Several examples of Eritrean authorities and/or pro-PFDJ individuals targeting pro-democracy Eritreans were named in the report. That includes infiltration of PFDJ supporters in the diaspora organisations, exclusion, harassment, threatening and ostracising of Eritreans who do not support the PFDJ or who failed to pay 2 percent diaspora income tax.
The riots that erupted in Bergen in September 2023 sparked criticism of the Norwegian government for not acting promptly despite having knowledge of the transnational activities of the PFDJ supporters. An earlier report highlighting the intimidation of Eritrean opposition groups by PFDJ supporters was issued in 2020 by the Norwegian Ministry of Education.
The case of Canada
Transnational repression has been also reviewed in the Canadian context through a paper by the Secure Canada and Human Rights Action Group, using an example of repression by Eritrea.

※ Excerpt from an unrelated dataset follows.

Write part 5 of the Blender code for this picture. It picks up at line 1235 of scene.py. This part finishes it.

The report urged the Canadian government to adopt legislative changes, develop policies and increase protection mechanisms for victims of transnational repression. In light of the violence arising from cultural festivals organised by Eritrean pro-government supporters, the Canadian government has been pressed to address transnational activities by the Eritrean government through several petitions.
The case of Sweden
Sweden has been one of the few countries that explicitly identifies the threat posed by foreign states against individuals residing in Sweden in its legal framework. In addition, the Swedish authorities adopted a broader definition of transnational repression by including individuals involved in social or political activism as potential victims of transnational repression, whether they are of Swedish or foreign origin.

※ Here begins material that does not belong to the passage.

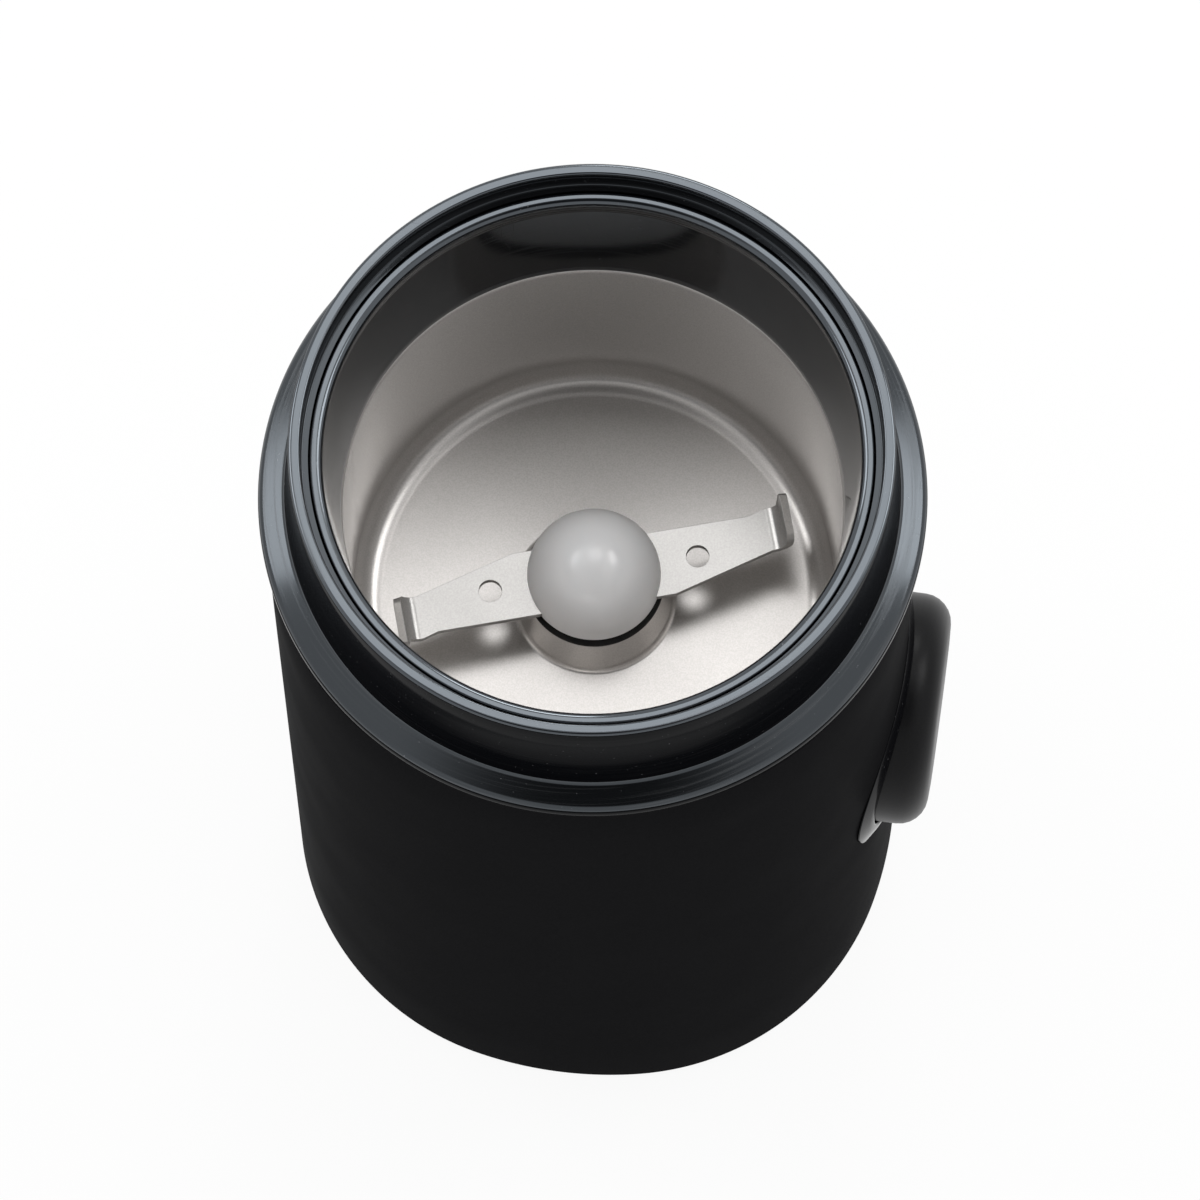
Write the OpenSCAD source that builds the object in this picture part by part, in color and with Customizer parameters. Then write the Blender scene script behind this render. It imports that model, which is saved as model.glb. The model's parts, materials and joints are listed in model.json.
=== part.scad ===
// Electric spice grinder: base unit with its bowl, blade, motor and push button.
// Millimetres. +Z is up, Z = 0 is the counter, the drive axis is X = Y = 0 and the button faces +X.

/* [Overall] */
// Counter to the top of the rim
height = 156; // [154:0.5:175]

/* [Housing] */
// Distance from the axis to each of the four flattened sides
body_flat = 45.3; // [44.8:0.1:46]
// How much farther from the axis the four soft corners are than the sides
corner_bulge = 1.2; // [0.9:0.1:1.9]
// Radius of curvature of the flattened sides
body_face_r = 60; // [56:1:80]
// Wall of the housing at the flattened sides
body_wall = 2.4; // [2:0.1:2.6]
// Height of the housing's lower edge above the counter
ground_gap = 1.6; // [1:0.1:2.2]
// Width of the ledge that carries the motor deck
deck_ledge = 3; // [2:0.1:4]

/* [Collar] */
// How far the neck stands in from the housing's sides
shoulder_w = 3.6; // [3.1:0.1:4]
// Straight height of the neck that a lid slides over
neck_straight = 8; // [4:0.5:12]
// How much wider the neck is at its foot
neck_flare = 1; // [0:0.1:1.4]
// Rim to the foot of the neck
neck_h = 17.5; // [15:0.5:18.5]
// Width of the outer rim land
land_w = 1.3; // [1:0.1:1.7]
// Rounding of the rim's edges
rim_round = 0.5; // [0.2:0.1:0.6]
// How far the shoulder's edge stands out past the housing's sides
flange_over = 1.2; // [1:0.1:3.5]
// Fall of the shoulder from the neck to its edge
flange_drop = 1.3; // [0.4:0.1:1.8]
// Rounding of the shoulder's edge
flange_round = 0.9; // [0.4:0.1:1]
// Thickness of the shoulder at its edge
flange_t = 2.3; // [2:0.1:3]
// Depth of the skirt that plugs into the housing
skirt_h = 7.5; // [6:0.5:9]
// Width of the step between the outer rim land and the sleeve's bore
bore_step = 1.4; // [1:0.1:1.6]
// Depth of the groove between the two rim lands
groove_h = 3.7; // [2:0.1:5]

/* [Sleeve] */
// Width of the bead at the sleeve's top
bead_w = 1; // [0.6:0.1:1.4]
// Rim to the sleeve's lower edge
sleeve_depth = 24.2; // [22:0.2:25]
// Width of the sleeve at its lower edge
sleeve_foot_w = 3.7; // [3:0.1:4]

/* [Bowl] */
// How far the bowl's wall stands in from the sleeve's lower edge
bowl_step = 0.2; // [0.1:0.1:0.8]
// How much narrower the bowl's wall is just above the corner than at its rim
bowl_draft = 0.6; // [0.2:0.1:1.6]
// Depth from the bowl's rim to its floor
bowl_depth = 38; // [36:0.5:40]
// Radius of the corner between wall and floor
bowl_corner_r = 4; // [2.5:0.5:7]
// Sheet thickness of the bowl
sheet_t = 0.8; // [0.5:0.1:1]
// Radius of the raised centre
boss_r = 11.1; // [10.9:0.1:13]
// Height of the raised centre
boss_h = 7.3; // [6:0.1:8]
// Edge rounding of the raised centre
boss_round = 2; // [1:0.1:2.4]
// Thickness of the gasket under the bowl's rim
gasket_t = 0.6; // [0.4:0.1:1]

/* [Blade] */
// Thickness of the blade
blade_t = 1.1; // [0.8:0.1:1.6]
// Bowl floor to the middle of the blade
blade_lift = 9.2; // [9:0.1:11]
// Bowl wall to the bend at each tip
tip_room = 8.5; // [8:0.1:12]
// Axis to the blade's straight back edge
blade_back = 4.7; // [4:0.1:5.5]
// Axis to the cutting edge at its root
blade_front = 5; // [4:0.1:6]
// Axis to the hole in each arm
blade_hole_at = 15; // [13:0.1:18]
// Diameter of the hole in each arm
blade_hole_d = 3.3; // [2:0.1:4]
// Length of the bent tips
tip_len = 2; // [1:0.1:3]
// Angle of the bent tips
tip_angle = 74; // [60:1:80]
// How far each bent tip stands out past the blade's back edge
horn_w = 1.2; // [0.6:0.1:1.6]
// Angle of the blade about the axis as it stands
blade_turn = 18; // [0:1:359]
// Radius of the domed hub
hub_r = 9.6; // [8:0.1:10]
// Gap between the raised centre and the hub
hub_gap = 0.5; // [0.4:0.1:1]

/* [Button] */
// Underside of the motor deck to the centre of the button
button_drop = 28.2; // [26.2:0.5:32.2]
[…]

Despite that, Sweden has not established any specific procedures laying out accountability for transnational repression acts. Refugees and asylum seekers are often exposed to harassment by the authoritarian regime of the state where they come from.
Establishing refugee status is done under the auspices of the Swedish Migration Agency (SMA) which uses the services of uncertified translators for groups of languages that are not widely spoken.
The Eritrean asylum seekers experienced threats and intimidation from the interpreters contracted by the SMA working on behalf of the PFDJ.
Another example showed that those Eritreans who do not support the PFDJ do not have access to consular services which negatively impacts the refugee status determination process as well as family reunification process.
The case of the Netherlands
In the past, the Dutch government commissioned a report highlighting the foreign influence of the Eritrean regime on Eritrean communities in the Netherlands. Building on that, another commissioned report introduced a comprehensive study comparing the nature and the extent of 2 percent diaspora income tax in seven countries across Europe, namely Netherlands, Norway, Italy, Belgium, Germany, Sweden and UK.
In all of these countries, the “2 Percent Tax is perceived as mandatory by Eritreans in the diaspora and that non-compliance may result in a range of consequences, such as denial of consular services and punishment by association of relatives in Eritrea, including human rights violations”.
In addition, Eritrean regime supporters do not direct their intimidation and repression only towards Eritrean nationals but often also towards those human rights defenders and activists who voice their opinion against the current regime.
Increasingly, the festivals organised by the PFDJ and its supporters are gaining recognition as a tool used in a wider strategy of transnational repression by the PFDJ. Although there is growing awareness of the broader issue of transnational repression, many countries still lack the legislative framework to effectively deal with the threats of issues such as the Eritrean festivals.